[DATASET EXCERPT start]
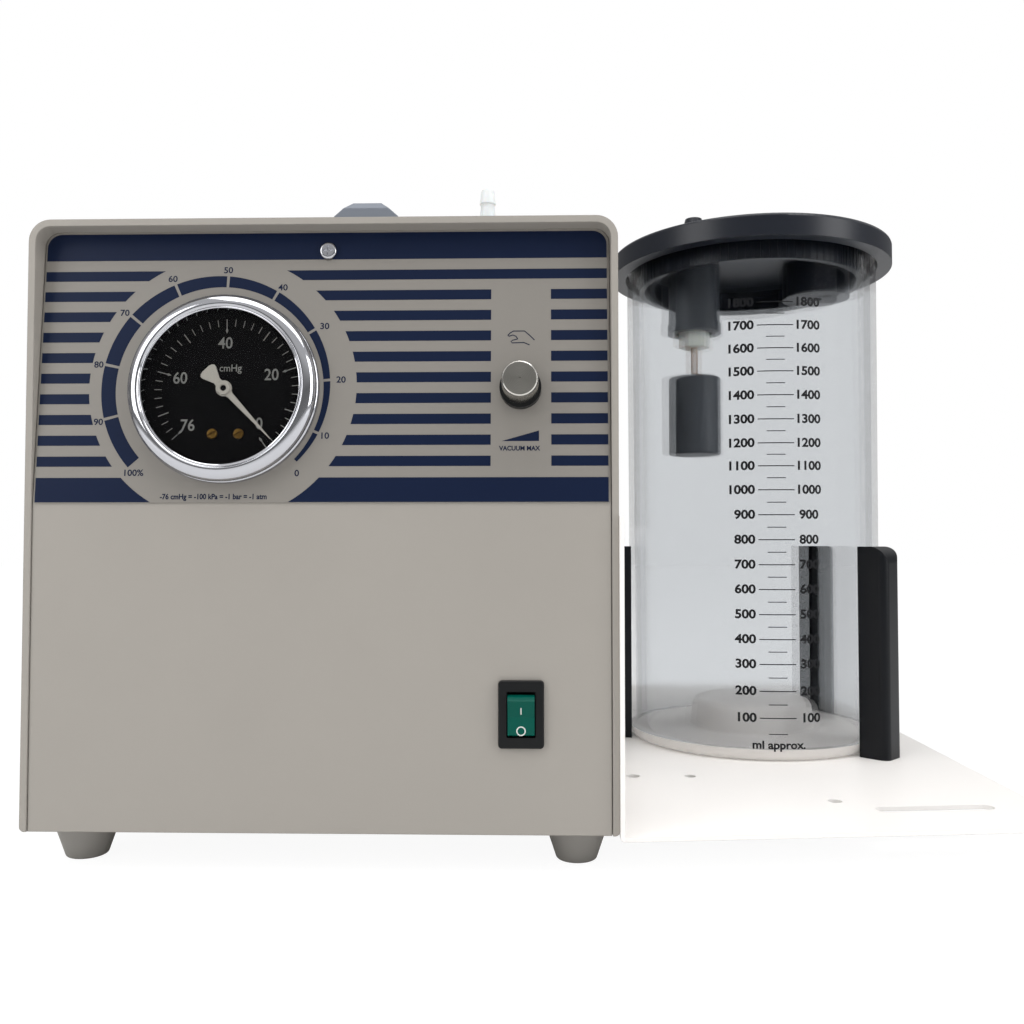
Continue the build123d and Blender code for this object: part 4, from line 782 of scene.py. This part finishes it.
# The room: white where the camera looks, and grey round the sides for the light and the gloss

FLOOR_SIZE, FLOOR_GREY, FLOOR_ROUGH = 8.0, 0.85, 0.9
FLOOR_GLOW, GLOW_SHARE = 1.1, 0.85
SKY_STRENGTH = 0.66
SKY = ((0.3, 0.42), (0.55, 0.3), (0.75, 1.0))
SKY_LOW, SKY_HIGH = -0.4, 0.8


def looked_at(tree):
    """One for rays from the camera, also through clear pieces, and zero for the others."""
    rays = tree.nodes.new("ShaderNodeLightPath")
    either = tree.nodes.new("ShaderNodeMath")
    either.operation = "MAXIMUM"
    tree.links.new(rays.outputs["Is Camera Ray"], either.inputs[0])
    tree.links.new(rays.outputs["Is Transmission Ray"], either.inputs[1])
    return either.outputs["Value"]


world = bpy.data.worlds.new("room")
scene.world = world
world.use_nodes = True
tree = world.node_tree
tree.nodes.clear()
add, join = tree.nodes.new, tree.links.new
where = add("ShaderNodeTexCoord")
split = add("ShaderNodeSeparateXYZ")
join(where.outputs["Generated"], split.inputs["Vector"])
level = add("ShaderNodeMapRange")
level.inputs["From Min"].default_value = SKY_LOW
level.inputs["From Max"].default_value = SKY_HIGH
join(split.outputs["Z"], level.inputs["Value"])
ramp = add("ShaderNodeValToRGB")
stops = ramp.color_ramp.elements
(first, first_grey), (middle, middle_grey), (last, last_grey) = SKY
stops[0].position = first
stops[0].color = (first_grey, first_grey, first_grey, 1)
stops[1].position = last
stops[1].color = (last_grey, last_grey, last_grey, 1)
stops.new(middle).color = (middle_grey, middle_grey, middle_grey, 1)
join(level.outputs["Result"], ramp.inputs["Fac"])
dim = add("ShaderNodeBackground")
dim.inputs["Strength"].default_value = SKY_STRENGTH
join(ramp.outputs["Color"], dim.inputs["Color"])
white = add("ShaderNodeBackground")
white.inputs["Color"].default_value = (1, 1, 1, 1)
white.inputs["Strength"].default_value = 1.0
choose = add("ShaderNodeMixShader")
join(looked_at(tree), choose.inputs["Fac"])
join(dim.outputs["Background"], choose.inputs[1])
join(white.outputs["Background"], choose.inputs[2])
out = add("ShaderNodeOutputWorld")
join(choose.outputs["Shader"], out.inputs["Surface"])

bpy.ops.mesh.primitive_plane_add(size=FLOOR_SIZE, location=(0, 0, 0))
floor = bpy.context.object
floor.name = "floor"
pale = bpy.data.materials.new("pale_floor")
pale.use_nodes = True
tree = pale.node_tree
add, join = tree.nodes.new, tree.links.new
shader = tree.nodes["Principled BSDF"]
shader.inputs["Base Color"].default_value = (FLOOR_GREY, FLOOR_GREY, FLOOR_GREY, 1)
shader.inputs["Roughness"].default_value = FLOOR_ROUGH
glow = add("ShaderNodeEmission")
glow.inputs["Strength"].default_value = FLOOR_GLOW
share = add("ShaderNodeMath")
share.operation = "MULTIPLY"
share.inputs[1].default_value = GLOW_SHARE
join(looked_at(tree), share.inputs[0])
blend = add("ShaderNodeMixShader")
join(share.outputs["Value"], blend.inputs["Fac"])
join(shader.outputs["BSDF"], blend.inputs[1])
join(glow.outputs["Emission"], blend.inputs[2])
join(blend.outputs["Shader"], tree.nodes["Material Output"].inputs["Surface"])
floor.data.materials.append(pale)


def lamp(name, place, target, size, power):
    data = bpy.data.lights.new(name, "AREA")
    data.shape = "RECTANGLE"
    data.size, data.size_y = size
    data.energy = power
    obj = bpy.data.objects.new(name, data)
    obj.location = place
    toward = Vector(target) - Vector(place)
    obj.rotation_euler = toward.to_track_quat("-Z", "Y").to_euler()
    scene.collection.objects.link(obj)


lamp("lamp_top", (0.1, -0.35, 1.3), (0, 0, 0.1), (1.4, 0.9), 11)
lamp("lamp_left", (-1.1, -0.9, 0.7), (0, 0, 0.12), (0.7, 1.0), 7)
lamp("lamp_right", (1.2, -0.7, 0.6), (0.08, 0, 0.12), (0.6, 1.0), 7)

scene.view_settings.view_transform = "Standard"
[DATASET EXCERPT end]
Print the material above once more, exactly.

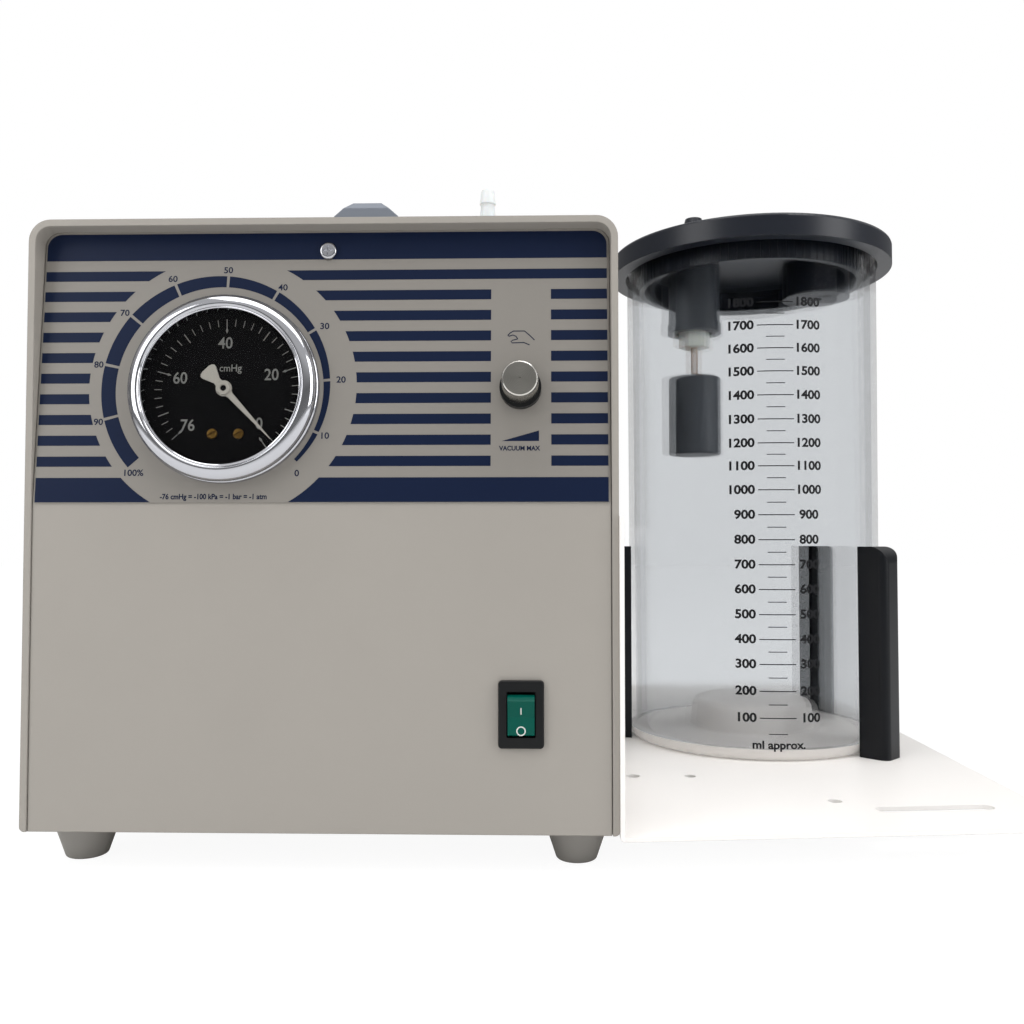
Continue the build123d and Blender code for this object: part 4, from line 782 of scene.py. This part finishes it.
# The room: white where the camera looks, and grey round the sides for the light and the gloss

FLOOR_SIZE, FLOOR_GREY, FLOOR_ROUGH = 8.0, 0.85, 0.9
FLOOR_GLOW, GLOW_SHARE = 1.1, 0.85
SKY_STRENGTH = 0.66
SKY = ((0.3, 0.42), (0.55, 0.3), (0.75, 1.0))
SKY_LOW, SKY_HIGH = -0.4, 0.8


def looked_at(tree):
    """One for rays from the camera, also through clear pieces, and zero for the others."""
    rays = tree.nodes.new("ShaderNodeLightPath")
    either = tree.nodes.new("ShaderNodeMath")
    either.operation = "MAXIMUM"
    tree.links.new(rays.outputs["Is Camera Ray"], either.inputs[0])
    tree.links.new(rays.outputs["Is Transmission Ray"], either.inputs[1])
    return either.outputs["Value"]


world = bpy.data.worlds.new("room")
scene.world = world
world.use_nodes = True
tree = world.node_tree
tree.nodes.clear()
add, join = tree.nodes.new, tree.links.new
where = add("ShaderNodeTexCoord")
split = add("ShaderNodeSeparateXYZ")
join(where.outputs["Generated"], split.inputs["Vector"])
level = add("ShaderNodeMapRange")
level.inputs["From Min"].default_value = SKY_LOW
level.inputs["From Max"].default_value = SKY_HIGH
join(split.outputs["Z"], level.inputs["Value"])
ramp = add("ShaderNodeValToRGB")
stops = ramp.color_ramp.elements
(first, first_grey), (middle, middle_grey), (last, last_grey) = SKY
stops[0].position = first
stops[0].color = (first_grey, first_grey, first_grey, 1)
stops[1].position = last
stops[1].color = (last_grey, last_grey, last_grey, 1)
stops.new(middle).color = (middle_grey, middle_grey, middle_grey, 1)
join(level.outputs["Result"], ramp.inputs["Fac"])
dim = add("ShaderNodeBackground")
dim.inputs["Strength"].default_value = SKY_STRENGTH
join(ramp.outputs["Color"], dim.inputs["Color"])
white = add("ShaderNodeBackground")
white.inputs["Color"].default_value = (1, 1, 1, 1)
white.inputs["Strength"].default_value = 1.0
choose = add("ShaderNodeMixShader")
join(looked_at(tree), choose.inputs["Fac"])
join(dim.outputs["Background"], choose.inputs[1])
join(white.outputs["Background"], choose.inputs[2])
out = add("ShaderNodeOutputWorld")
join(choose.outputs["Shader"], out.inputs["Surface"])

bpy.ops.mesh.primitive_plane_add(size=FLOOR_SIZE, location=(0, 0, 0))
floor = bpy.context.object
floor.name = "floor"
pale = bpy.data.materials.new("pale_floor")
pale.use_nodes = True
tree = pale.node_tree
add, join = tree.nodes.new, tree.links.new
shader = tree.nodes["Principled BSDF"]
shader.inputs["Base Color"].default_value = (FLOOR_GREY, FLOOR_GREY, FLOOR_GREY, 1)
shader.inputs["Roughness"].default_value = FLOOR_ROUGH
glow = add("ShaderNodeEmission")
glow.inputs["Strength"].default_value = FLOOR_GLOW
share = add("ShaderNodeMath")
share.operation = "MULTIPLY"
share.inputs[1].default_value = GLOW_SHARE
join(looked_at(tree), share.inputs[0])
blend = add("ShaderNodeMixShader")
join(share.outputs["Value"], blend.inputs["Fac"])
join(shader.outputs["BSDF"], blend.inputs[1])
join(glow.outputs["Emission"], blend.inputs[2])
join(blend.outputs["Shader"], tree.nodes["Material Output"].inputs["Surface"])
floor.data.materials.append(pale)


def lamp(name, place, target, size, power):
    data = bpy.data.lights.new(name, "AREA")
    data.shape = "RECTANGLE"
    data.size, data.size_y = size
    data.energy = power
    obj = bpy.data.objects.new(name, data)
    obj.location = place
    toward = Vector(target) - Vector(place)
    obj.rotation_euler = toward.to_track_quat("-Z", "Y").to_euler()
    scene.collection.objects.link(obj)


lamp("lamp_top", (0.1, -0.35, 1.3), (0, 0, 0.1), (1.4, 0.9), 11)
lamp("lamp_left", (-1.1, -0.9, 0.7), (0, 0, 0.12), (0.7, 1.0), 7)
lamp("lamp_right", (1.2, -0.7, 0.6), (0.08, 0, 0.12), (0.6, 1.0), 7)

scene.view_settings.view_transform = "Standard"